Orbiting Wall Street
With the Howard Stern sales blitz history and the companies reporting their 2005 performance, Wall Street is offering projections for the stock performance of Sirius Satellite Radio and XM Satellite Radio in 2006.
The stock of both satellite radio companies has been rated "outperform" by Bear Stearns & Co.
"Despite [fourth quarter 2005] results that were either in line or better than expectations on most metrics, [Sirius] stock declined significantly after reporting likely due to the lack of very near-term catalysts," Bear Sterns said in a research report. Translation: Sirius stock appears to be undervalued by the market.
A few more points in favor of better-than-expected 2006 performance: Fourth quarter "gross adds and churn virtually in line," Bear Stearns said. "The company expects to end 2006 with more than 6 million subs, with market share parity at retail and more than doubling of the OEM subs base in the year." Combined with the anticipated launch of portable radios this summer capable of receiving live signals as well as playing MP3s, and things are looking up for the once embattled Sirius. At press time, Sirius stock closed at $5.22 a share Feb. 23 after ending 2005 near the $7 mark.
Despite ranking XM stock the same as Sirius, Bear Stearns is not quite as bullish on the larger of the two U.S.-based satellite radio providers.
"XM shares have declined about 20 percent from their highs in early January 2006 to levels not seen since 2004," Bear Stearns said in a research report. "We think investors have an interesting question to ponder: ‘Is XM on a further slide from these levels? Or has the stock bottomed out, the price climb back up the mountain is coming, and it’s a good time to build a position?’"
XM’s stock drop is tied to a few factors, including the impact of Howard Stern’s arrival at Sirius, a weak fourth quarter at XM partner General Motors . Meanwhile, the resignation of XM director Pierce Roberts over a disagreement about the company’s corporate strategy has not helped investor confidence either, especially with Roberts used phrases in is resignation letter such as, "I believe that XM will inevitably serve its shareholders poorly without major changes now."

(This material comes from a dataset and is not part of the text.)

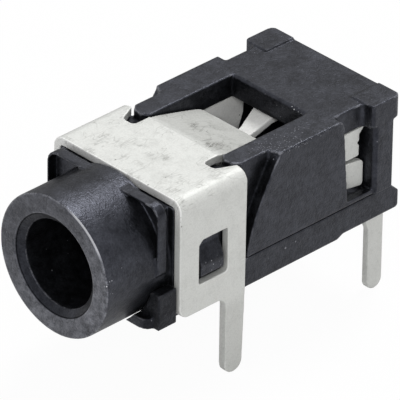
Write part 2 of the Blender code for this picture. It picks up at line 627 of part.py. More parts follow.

This said, both Bear, Stearns and Lehman Brothers ,which has rated XM’s stock as "overweight," expect XM to do better than the pessimists expect.
"We think management is taking the company in the right direction — building for the longer term and creating a critical mass of subscribers that should have a network or reinforcing effect," Bear Sterns said.
"While [the fourth quarter of 2005] was mixed … we expect the company to better balance growth and profitability going forward and to benefit from an improved competitive environment, now that the initial launch of Stern is complete at Sirius," said Vijay Jayant, Lehman Brothers cable, satellite & entertainment analyst.
XM stock, which lost more than $3 from Feb. 15 to Feb. 22, closed at $22.24 Feb. 23.
After meeting with Eutelsat management, looking over its satellite fleet and assessing the satellite operator’s ability to reduce its number of orbital positions, Morgan Stanley Equity Research has declared that this company’s stock is "getting warmer" but stopped short of raising its rating from the current "equal weight."
"We continue to believe … that the stock will struggle to attain fair value while the overhang from private equity shareholders remains," Morgan Stanley said.
Rumors and speculation continue to swirl around reputed plans that DirecTV and Echostar Communications Corp. will launch a terrestrial wireless broadband service across the United States rather than deploying a version of satellite broadband.
Given that the current direct broadcast satellite infrastructure for both companies is downlink only, offering a two-way broadband service is essentially a "from the ground up" project that will require an entirely new set of carrier and customer premise equipment to put into service, said Vijay Jayant, Lehman Brothers’ cable, satellite & entertainment analyst. In a research report, Jayant estimated that the joint venture likely will require $750 million to $1 billion in investment "along with the participation of a technology partner and a spectrum provider."
This is likely why the companies are looking at going terrestrial rather than satellite, since the former can be deployed more quickly and without having to launch more satellites. A quick option makes sense, Jayant said. "DBS providers’ interest in the broadband market is primarily a defensive effort to protect their core video service against triple play offerings from cable and (eventually) telcos. By launching a broadband offering, DBS providers could offer not only broadband data, but also VoIP and improvements to the core video service."
Adding wireless broadband coverage of U.S. urban and semi-urban areas, which account for 67 percent of the U.S. population, would require a $2 billion upfront cash investment for base station equipment and installation, Jayant said. Adding customers would require incremental investments for customer premise equipment ($150 to $250 per subscriber), with an estimated cost of $700 per sub, Jayant said.